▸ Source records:
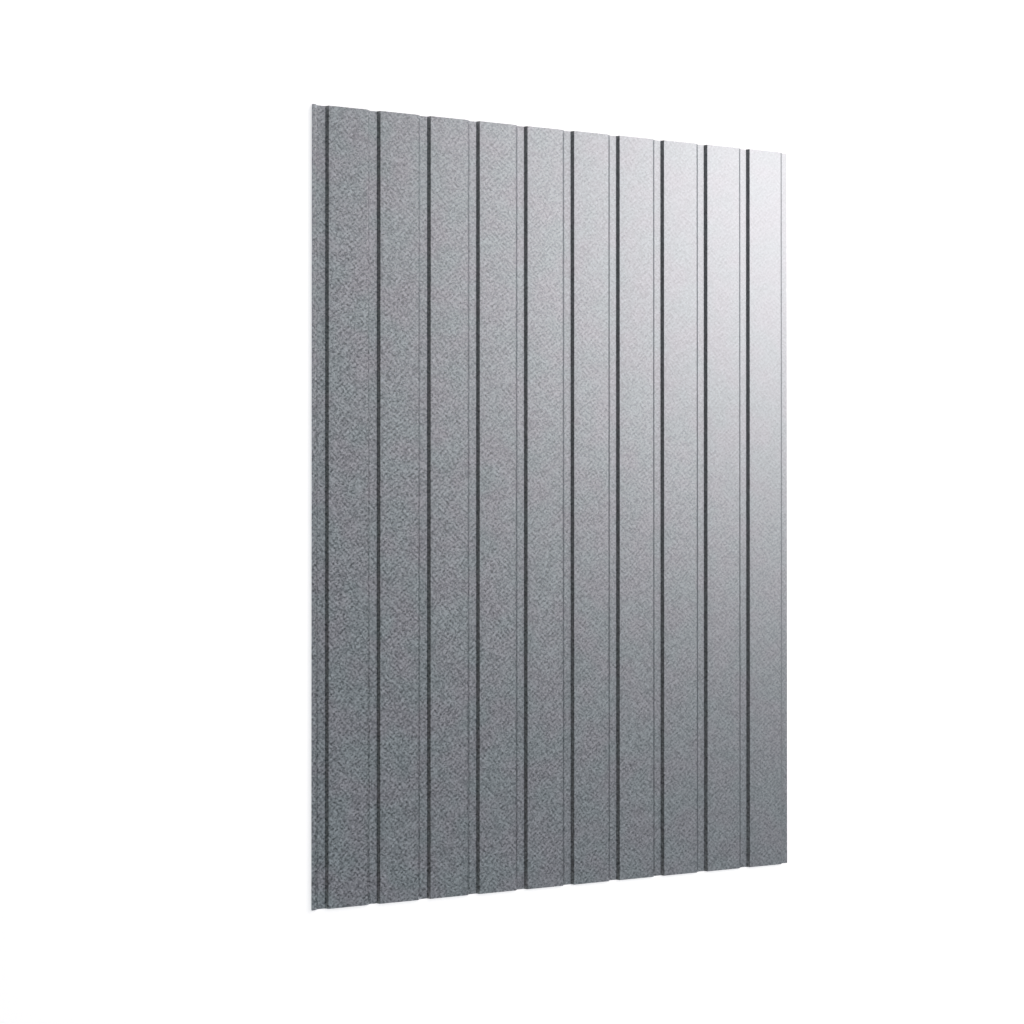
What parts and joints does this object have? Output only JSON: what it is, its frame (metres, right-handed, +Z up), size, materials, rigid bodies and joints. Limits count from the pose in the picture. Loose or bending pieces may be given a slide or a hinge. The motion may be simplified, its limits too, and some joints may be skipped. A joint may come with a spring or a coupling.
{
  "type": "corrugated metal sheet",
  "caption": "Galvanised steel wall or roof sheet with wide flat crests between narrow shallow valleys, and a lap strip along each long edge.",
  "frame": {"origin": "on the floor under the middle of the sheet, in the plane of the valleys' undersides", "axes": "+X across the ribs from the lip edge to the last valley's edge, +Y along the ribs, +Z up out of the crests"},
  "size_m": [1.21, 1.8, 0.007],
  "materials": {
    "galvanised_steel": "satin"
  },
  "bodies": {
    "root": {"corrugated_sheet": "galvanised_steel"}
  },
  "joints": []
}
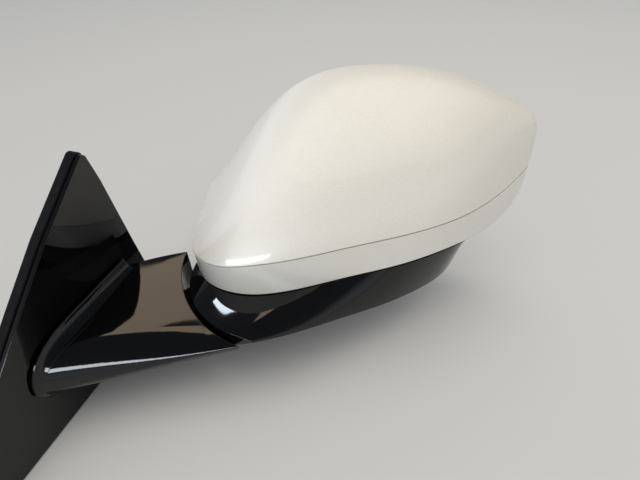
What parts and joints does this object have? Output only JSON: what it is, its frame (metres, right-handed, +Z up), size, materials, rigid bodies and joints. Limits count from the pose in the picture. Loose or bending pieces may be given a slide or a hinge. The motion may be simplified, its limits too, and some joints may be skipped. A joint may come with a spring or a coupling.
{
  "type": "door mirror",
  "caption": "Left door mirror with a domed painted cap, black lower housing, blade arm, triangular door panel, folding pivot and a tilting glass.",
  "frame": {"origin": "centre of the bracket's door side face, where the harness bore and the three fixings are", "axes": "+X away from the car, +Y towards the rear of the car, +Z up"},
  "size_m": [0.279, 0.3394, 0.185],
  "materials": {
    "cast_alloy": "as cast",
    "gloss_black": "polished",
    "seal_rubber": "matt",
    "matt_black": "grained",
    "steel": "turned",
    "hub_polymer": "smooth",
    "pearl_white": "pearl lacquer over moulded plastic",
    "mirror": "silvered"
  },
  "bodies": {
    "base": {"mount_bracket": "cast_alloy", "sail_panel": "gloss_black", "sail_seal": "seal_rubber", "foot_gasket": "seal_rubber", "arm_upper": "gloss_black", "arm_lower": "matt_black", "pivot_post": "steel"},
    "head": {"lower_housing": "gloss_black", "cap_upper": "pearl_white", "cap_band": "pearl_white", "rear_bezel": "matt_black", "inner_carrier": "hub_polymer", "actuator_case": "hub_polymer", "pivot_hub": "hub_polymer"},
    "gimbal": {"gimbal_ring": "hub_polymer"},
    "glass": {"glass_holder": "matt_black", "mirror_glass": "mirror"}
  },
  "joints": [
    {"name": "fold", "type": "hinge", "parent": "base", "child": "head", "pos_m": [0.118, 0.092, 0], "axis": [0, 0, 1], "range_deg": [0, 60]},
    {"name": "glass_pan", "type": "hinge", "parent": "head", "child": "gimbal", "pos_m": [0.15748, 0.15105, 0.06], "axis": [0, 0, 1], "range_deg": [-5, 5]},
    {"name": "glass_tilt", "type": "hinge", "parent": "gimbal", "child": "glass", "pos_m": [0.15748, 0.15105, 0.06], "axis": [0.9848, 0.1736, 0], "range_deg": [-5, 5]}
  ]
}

▸ Work to do: Print the listing above in full, exactly as it is.

▸ Correct response:
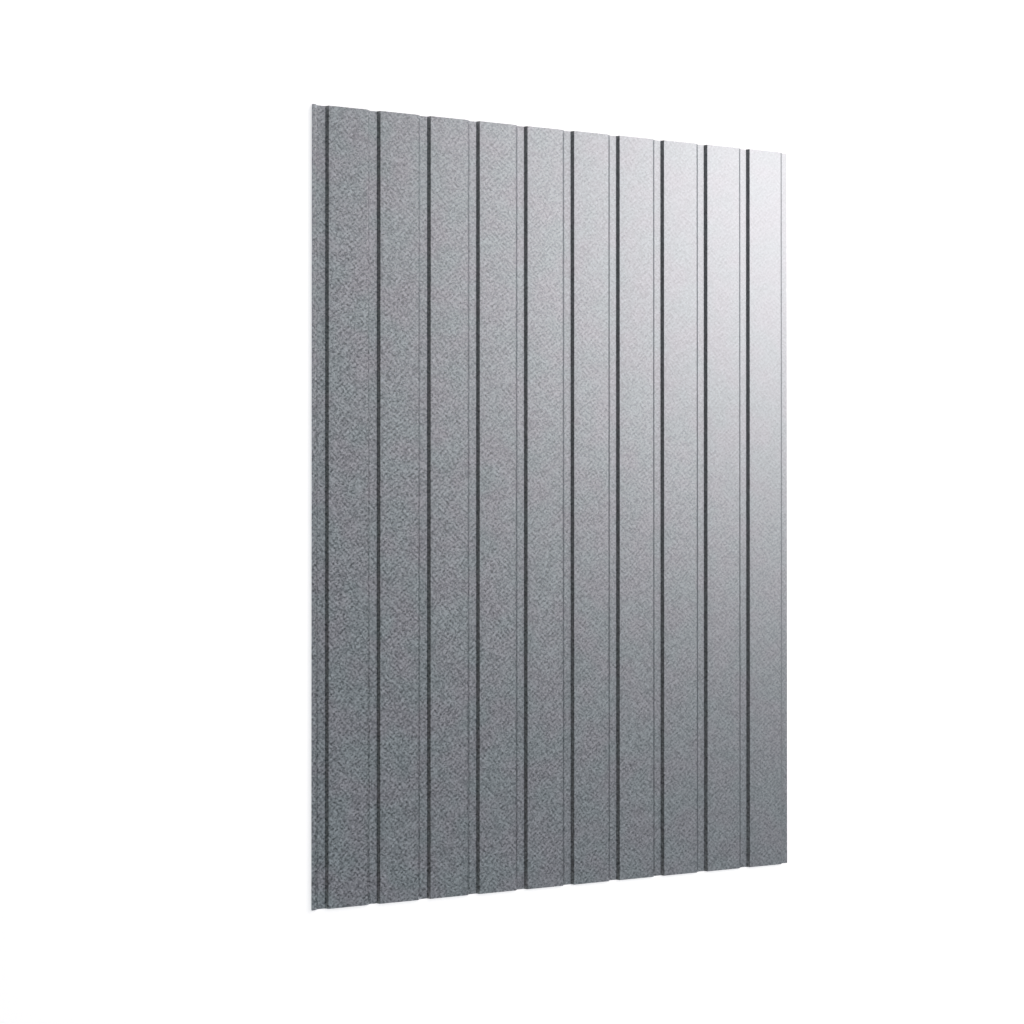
What parts and joints does this object have? Output only JSON: what it is, its frame (metres, right-handed, +Z up), size, materials, rigid bodies and joints. Limits count from the pose in the picture. Loose or bending pieces may be given a slide or a hinge. The motion may be simplified, its limits too, and some joints may be skipped. A joint may come with a spring or a coupling.
{
  "type": "corrugated metal sheet",
  "caption": "Galvanised steel wall or roof sheet with wide flat crests between narrow shallow valleys, and a lap strip along each long edge.",
  "frame": {"origin": "on the floor under the middle of the sheet, in the plane of the valleys' undersides", "axes": "+X across the ribs from the lip edge to the last valley's edge, +Y along the ribs, +Z up out of the crests"},
  "size_m": [1.21, 1.8, 0.007],
  "materials": {
    "galvanised_steel": "satin"
  },
  "bodies": {
    "root": {"corrugated_sheet": "galvanised_steel"}
  },
  "joints": []
}
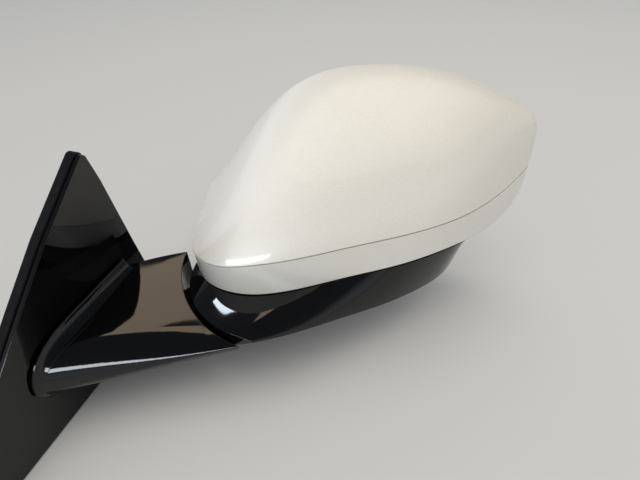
What parts and joints does this object have? Output only JSON: what it is, its frame (metres, right-handed, +Z up), size, materials, rigid bodies and joints. Limits count from the pose in the picture. Loose or bending pieces may be given a slide or a hinge. The motion may be simplified, its limits too, and some joints may be skipped. A joint may come with a spring or a coupling.
{
  "type": "door mirror",
  "caption": "Left door mirror with a domed painted cap, black lower housing, blade arm, triangular door panel, folding pivot and a tilting glass.",
  "frame": {"origin": "centre of the bracket's door side face, where the harness bore and the three fixings are", "axes": "+X away from the car, +Y towards the rear of the car, +Z up"},
  "size_m": [0.279, 0.3394, 0.185],
  "materials": {
    "cast_alloy": "as cast",
    "gloss_black": "polished",
    "seal_rubber": "matt",
    "matt_black": "grained",
    "steel": "turned",
    "hub_polymer": "smooth",
    "pearl_white": "pearl lacquer over moulded plastic",
    "mirror": "silvered"
  },
  "bodies": {
    "base": {"mount_bracket": "cast_alloy", "sail_panel": "gloss_black", "sail_seal": "seal_rubber", "foot_gasket": "seal_rubber", "arm_upper": "gloss_black", "arm_lower": "matt_black", "pivot_post": "steel"},
    "head": {"lower_housing": "gloss_black", "cap_upper": "pearl_white", "cap_band": "pearl_white", "rear_bezel": "matt_black", "inner_carrier": "hub_polymer", "actuator_case": "hub_polymer", "pivot_hub": "hub_polymer"},
    "gimbal": {"gimbal_ring": "hub_polymer"},
    "glass": {"glass_holder": "matt_black", "mirror_glass": "mirror"}
  },
  "joints": [
    {"name": "fold", "type": "hinge", "parent": "base", "child": "head", "pos_m": [0.118, 0.092, 0], "axis": [0, 0, 1], "range_deg": [0, 60]},
    {"name": "glass_pan", "type": "hinge", "parent": "head", "child": "gimbal", "pos_m": [0.15748, 0.15105, 0.06], "axis": [0, 0, 1], "range_deg": [-5, 5]},
    {"name": "glass_tilt", "type": "hinge", "parent": "gimbal", "child": "glass", "pos_m": [0.15748, 0.15105, 0.06], "axis": [0.9848, 0.1736, 0], "range_deg": [-5, 5]}
  ]
}